A new, high-resolution model was developed by UM Research Associate Professor Villy Kourafalou to examine the movement of the surface oil patch that resulted from the deep oil release from the Deepwater Horizon well under the influence of the daily variability of the Mississippi River. National Oceanic and Atmospheric Administration (NOAA) observations were used for the evolution of the surface oil patch. The study revealed that fronts created by the Mississippi plume helped to keep oil released during the Deepwater Horizon incident away from the coasts east of the Mississippi Delta. Plume currents west of the Mississippi Delta, however, captured some oil.

“Since the Gulf of Mexico is such a complex ocean system, and the oil spill was near the Mississippi Delta, we realized we had to carefully account for both the offshore currents and the coastal currents, which are largely dominated by the Mississippi River plume,” said Kourafalou. “The model was validated with data and is now part of an Earth System modeling framework to help inform decision makers in the future.”

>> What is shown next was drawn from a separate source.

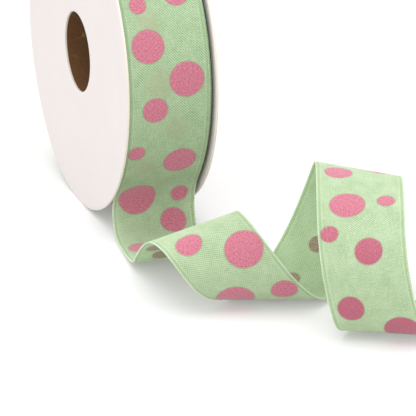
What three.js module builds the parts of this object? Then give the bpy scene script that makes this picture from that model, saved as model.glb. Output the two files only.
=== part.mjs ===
// A reel of dotted ribbon that stands on its rim, with a loose end that springs away in curls.
// Two board flanges are fixed on a cardboard core tube, and the ribbon is wound between them.
// Millimetres, +Z up. The reel's axis lies along X, and the loose end runs towards -Y and +X.

import * as THREE from "three";

// Driving sizes
const RIBBON_WIDTH = 39.5;
const RIBBON_SHEET = 1;
const FLANGE_RADIUS = 75;
const FLANGE_BOARD = 1.1;
const BORE_RADIUS = 19.1;
const CORE_WALL = 2.2;
const WOUND_RADIUS = 73.4;
const REEL_WIDTH = 44.3;
const RIBBON_FROM_NEAR_FACE = 1.4;
const FOOT_DEPTH = 0.15;
const CLEARANCE = 0.3;

// Where the loose end leaves the roll, in degrees below the front of the reel,
// and how far the outer turn is followed back up the roll from there.
const LEAVES_AT = 41.6;
const OUTER_TURN_ARC = 40;

// The loose end, a row for each fold in turn. `length` is how much ribbon the fold takes, `turn` is
// how far it bends in degrees, plus when the dotted face is outside, and `lean` is how far its
// crease leans from straight across in degrees, plus when the right end of the crease is further on.
const FOLDS = [
  { fold: "off the roll", length: 18, turn: -60, lean: -6 },
  { fold: "down to the surface", length: 14, turn: -81, lean: -1 },
  { fold: "flat on the surface", length: 25, turn: 0, lean: -1 },
  { fold: "start of the rise", length: 23, turn: -52, lean: 1 },
  { fold: "up to the low curl", length: 30, turn: 30, lean: 48 },
  { fold: "over the low curl", length: 24, turn: 74, lean: 10 },
  { fold: "down its front", length: 20, turn: 49, lean: 24 },
  { fold: "round its bottom", length: 35, turn: 86, lean: 41 },
  { fold: "back and up", length: 27, turn: 35, lean: 19 },
  { fold: "up to the tall curl", length: 47, turn: 80, lean: 17 },
  { fold: "over the tall curl", length: 24, turn: 58, lean: 15 },
  { fold: "across its top", length: 43, turn: 31, lean: 22 },
  { fold: "down its front", length: 31, turn: 55, lean: 14 },
  { fold: "lower front", length: 21, turn: 29, lean: 4 },
  { fold: "round its bottom", length: 24, turn: 109, lean: 16 },
  { fold: "back under it to the cut end", length: 12, turn: 0, lean: 15 },
];

// Each fold is blended into its neighbours over this length of ribbon.
const FOLD_SOFTNESS = 14;
const RIBBON_STEP = 2.5;
const FLANGE_STEPS = 48;
const RING_STEPS = 72;
const SECTION_CORNERS = 4;

const REEL_AXIS_HEIGHT = FLANGE_RADIUS - FOOT_DEPTH;
const CORE_RADIUS = BORE_RADIUS + CORE_WALL;

function material(color, roughness) {
  return new THREE.MeshStandardMaterial({ color, roughness, metalness: 0 });
}

const boardWhite = material(0xf1eceb, 0.8);
const kraftBrown = material(0x8a6238, 0.9);
const mintGreen = material(0xb6d3a4, 0.85);

// Turns a shape drawn in the YZ plane and pulled along its own Z into one pulled along +X.
function standOnEdge(geometry, fromX) {
  const turned = new THREE.Matrix4().makeBasis(
    new THREE.Vector3(0, 1, 0),
    new THREE.Vector3(0, 0, 1),
    new THREE.Vector3(1, 0, 0),
  );
  return geometry.applyMatrix4(turned).translate(fromX, 0, 0);
}

function mesh(name, geometry, look) {
  const made = new THREE.Mesh(geometry, look);
  made.name = name;
  return made;
}

// A round board with the bore through it and a small flat foot at its lowest point.
function flange(name, fromX) {
  const halfFoot = Math.acos(REEL_AXIS_HEIGHT / FLANGE_RADIUS);
  const down = -Math.PI / 2;
  const outline = new THREE.Shape();
  outline.absarc(0, 0, FLANGE_RADIUS, down + halfFoot, down + 2 * Math.PI - halfFoot);
  outline.closePath();
  const bore = new THREE.Path();
  bore.absarc(0, 0, BORE_RADIUS, 0, 2 * Math.PI);
  outline.holes.push(bore);
  const geometry = new THREE.ExtrudeGeometry(outline, {
    depth: FLANGE_BOARD,
    bevelEnabled: false,
    curveSegments: FLANGE_STEPS,
  });
  return mesh(name, standOnEdge(geometry, fromX), boardWhite);
}

// A plain ring about the reel's axis.
function ring(name, innerRadius, outerRadius, fromX, toX, look) {
  const profile = [
    new THREE.Vector2(innerRadius, fromX),
    new THREE.Vector2(outerRadius, fromX),
    new THREE.Vector2(outerRadius, toX),
    new THREE.Vector2(innerRadius, toX),
    new THREE.Vector2(innerRadius, fromX),
  ];
  const geometry = new THREE.LatheGeometry(profile, RING_STEPS);
  geometry.rotateZ(-Math.PI / 2);
  return mesh(name, geometry, look);
}

// Where each fold starts and ends along the ribbon, and how far it has turned by then.
const starts = [0];
const turned = [0];
for (const fold of FOLDS) {
  starts.push(starts.at(-1) + fold.length);
  turned.push(turned.at(-1) + fold.turn);
}
const middles = FOLDS.map((fold, row) => starts[row] + fold.length / 2);
const slopes = FOLDS.map((fold) => Math.tan(THREE.MathUtils.degToRad(fold.lean)));

// Reads a value at a place, on straight lines between the given places and values.
function between(places, values, place) {
  if (place <= places[0]) {
    return values[0];
  }
  for (let row = 1; row < places.length; row += 1) {
    if (place <= places[row]) {
      const share = (place - places[row - 1]) / (places[row] - places[row - 1]);
      return THREE.MathUtils.lerp(values[row - 1], values[row], share);
    }
  }
  return values.at(-1);
}

// How far the ribbon turns over one step about a place, in radians.
function turnOfStep(place) {
  const before = between(starts, turned, place - FOLD_SOFTNESS / 2);
  const after = between(starts, turned, place + FOLD_SOFTNESS / 2);
  return THREE.MathUtils.degToRad(((after - before) / FOLD_SOFTNESS) * RIBBON_STEP);
}

// Follows the ribbon from the roll. It is a flat strip that only bends, so each crease is a
// straight line across it, and each step turns the rest of the strip about the next crease.
// Each section holds the two ends of its crease and the direction that the dotted face looks in.
function ribbonSections() {
  const sections = [];
  const half = RIBBON_WIDTH / 2;
  const across = new THREE.Vector3(1, 0, 0);
  const leaves = THREE.MathUtils.degToRad(LEAVES_AT);
  const centre = new THREE.Vector3();
  const along = new THREE.Vector3();
  const face = new THREE.Vector3();

  function addSection(slope) {
    const crease = across.clone().addScaledVector(along, slope);
    sections.push({
      left: centre.clone().addScaledVector(crease, -half),
      right: centre.clone().addScaledVector(crease, half),
      face: face.clone(),
    });
  }

  function standOnRoll(angle) {
    face.set(0, -Math.cos(angle), -Math.sin(angle));
    along.set(0, Math.sin(angle), -Math.cos(angle));
    centre.copy(face).multiplyScalar(WOUND_RADIUS);
    centre.x = RIBBON_FROM_NEAR_FACE + half;
  }

  const arcStep = RIBBON_STEP / WOUND_RADIUS;
  const arcSteps = Math.round(THREE.MathUtils.degToRad(OUTER_TURN_ARC) / arcStep);
  for (let step = arcSteps; step > 0; step -= 1) {
    standOnRoll(leaves - step * arcStep);
    addSection(0);
  }

  standOnRoll(leaves);
  const steps = Math.round(starts.at(-1) / RIBBON_STEP);
  for (let step = 0; step <= steps; step += 1) {
    const place = step * RIBBON_STEP;
    addSection(between(middles, slopes, place));
    const middle = place + RIBBON_STEP / 2;
    const hinge = across.clone().addScaledVector(along, between(middles, slopes, middle));
    const turn = turnOfStep(middle);
    hinge.normalize();
    centre.addScaledVector(along, RIBBON_STEP / 2);
    for (const direction of [across, along, face]) {
      direction.applyAxisAngle(hinge, turn);
    }
    centre.addScaledVector(along, RIBBON_STEP / 2);
  }
  return sections;
}

// The loose end as a closed sheet: the dotted face, the back, the two edges and the two ends.
function looseEnd(name) {
  const corners = [];
  for (const section of ribbonSections()) {
    const backLeft = section.left.clone().addScaledVector(section.face, -RIBBON_SHEET);
    const backRight = section.right.clone().addScaledVector(section.face, -RIBBON_SHEET);
    corners.push(section.left, section.right, backRight, backLeft);
  }
  const faces = [];
  const last = corners.length - SECTION_CORNERS;
  for (let start = 0; start < last; start += SECTION_CORNERS) {
    for (let side = 0; side < SECTION_CORNERS; side += 1) {
      const a = start + side;
      const b = start + ((side + 1) % SECTION_CORNERS);
      faces.push(a, a + SECTION_CORNERS, b);
      faces.push(b, a + SECTION_CORNERS, b + SECTION_CORNERS);
    }
  }
  faces.push(0, 1, 2, 0, 2, 3);
  faces.push(last, last + 2, last + 1, last, last + 3, last + 2);
  const geometry = new THREE.BufferGeometry();
  geometry.setFromPoints(corners);
  geometry.setIndex(faces);
  geometry.computeVertexNormals();
  return mesh(name, geometry, mintGreen);
}

const reel = new THREE.Group();
const innerX = FLANGE_BOARD + CLEARANCE;
const outerX = REEL_WIDTH - FLANGE_BOARD - CLEARANCE;
const ribbonEndX = RIBBON_FROM_NEAR_FACE + RIBBON_WIDTH;
const woundUnderSheet = WOUND_RADIUS - RIBBON_SHEET - CLEARANCE;
reel.add(
  flange("flange_near", 0),
  flange("flange_far", REEL_WIDTH - FLANGE_BOARD),
  ring("core_tube", BORE_RADIUS, CORE_RADIUS, innerX, outerX, kraftBrown),
  ring(
    "ribbon_winding",
    CORE_RADIUS + CLEARANCE,
    woundUnderSheet,
    RIBBON_FROM_NEAR_FACE,
    ribbonEndX,
    mintGreen,
  ),
  looseEnd("ribbon_loose_end"),
);

// The origin is under the middle of the whole, on the surface that it stands on.
const bounds = new THREE.Box3().setFromObject(reel);
const middle = bounds.getCenter(new THREE.Vector3());
reel.position.set(-middle.x, -middle.y, REEL_AXIS_HEIGHT);
reel.updateMatrixWorld(true);

const group = new THREE.Group();
group.add(reel);

export default group;
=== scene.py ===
# A roll of dotted ribbon on a board reel that stands on its rim, with its loose end in curls.
# Everything is in metres, and the ribbon's own pattern is charted in millimetres.

import math

import bmesh
import bpy
from mathutils import Matrix, Quaternion, Vector, noise


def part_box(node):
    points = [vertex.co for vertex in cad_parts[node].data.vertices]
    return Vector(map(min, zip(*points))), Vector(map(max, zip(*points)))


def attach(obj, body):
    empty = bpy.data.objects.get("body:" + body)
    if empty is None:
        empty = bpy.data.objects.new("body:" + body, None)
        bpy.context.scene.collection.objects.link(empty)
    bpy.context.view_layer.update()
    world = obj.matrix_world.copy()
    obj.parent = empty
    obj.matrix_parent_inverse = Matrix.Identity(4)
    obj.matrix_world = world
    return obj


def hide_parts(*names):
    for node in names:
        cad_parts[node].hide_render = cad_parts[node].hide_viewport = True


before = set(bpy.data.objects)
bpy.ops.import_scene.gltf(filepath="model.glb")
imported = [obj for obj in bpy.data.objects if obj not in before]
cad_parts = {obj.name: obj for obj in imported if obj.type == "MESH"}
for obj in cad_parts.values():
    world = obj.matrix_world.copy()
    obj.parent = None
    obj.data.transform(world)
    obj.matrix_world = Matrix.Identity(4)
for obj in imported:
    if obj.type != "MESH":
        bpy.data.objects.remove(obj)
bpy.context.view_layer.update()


# Core tube
# A length of spiral-wound kraft cardboard tube, which carries the whole reel on its spindle.
# It is a turned ring, and the edge of its last paper ply runs round it as a low step.

near_low, near_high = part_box("flange_near")
far_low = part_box("flange_far")[0]
tube_low, tube_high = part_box("core_tube")
AXLE_Y = (tube_low.y + tube_high.y) / 2
AXLE_Z = (tube_low.z + tube_high.z) / 2
TUBE_RADIUS = (tube_high.z - tube_low.z) / 2
BORE_RADIUS = 0.0191
TUBE_ROUNDS = 160
TUBE_BANDS = 36

# The last ply: its thickness, how far it climbs along the tube in a turn, and the shares of a
# turn over which its two edges rise and fall.
PLY_STEP = 0.00012
PLY_PITCH = 0.046
PLY_RISE = 0.02
PLY_FALL = 0.35

# Fibres stand up from the paper by this much, and are this fine along the tube and round it.
FIBRE_HEIGHT = 0.00003
FIBRES_ALONG = 700
FIBRES_ROUND = 12


def colour(red, green, blue):
    """An sRGB colour, each part 0 to 255, as the linear colour that a shader takes."""
    shares = [value / 255 for value in (red, green, blue)]
    linear = [s / 12.92 if s <= 0.04045 else ((s + 0.055) / 1.055) ** 2.4 for s in shares]
    return (*linear, 1.0)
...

Emergency managers wondered if flooding the Mississippi River during the response to the Deepwater Horizon incident might help divert oil being released into the water from impacting communities on the Gulf’s north coast. No operational computer models with details on river plume dynamics existed at the time, however, that might have predicted how the environment might react to being flooded.

Marking the first time a connection has been established between the near surface signatures of a large river plume and the hydrocarbons released from a deep oil plume, this study’s prediction modeling system will help scientists better understand the transport of oil and other pollutants under the complex circulationof the Gulf of Mexico. Waters from the Mississippi have often been tracked as far south as the Florida Straits, with a potential impact on the Florida Keys.

A member of the Deep-C (Deep Sea to Coast Connectivity in the Eastern Gulf of Mexico) Consortium, Kourafalou is part of a team investigating the environmental consequences of petroleum hydrocarbon release in the deep Gulf on living marine resources and ecosystem health. Deep-C has been examining the geomorphologic, hydrologic, and biogeochemical settings that influence the distribution and fate of the oil and dispersants released during the Deepwater Horizon accident. The resulting data will be used for model studies that support improved responses to possible future incidents.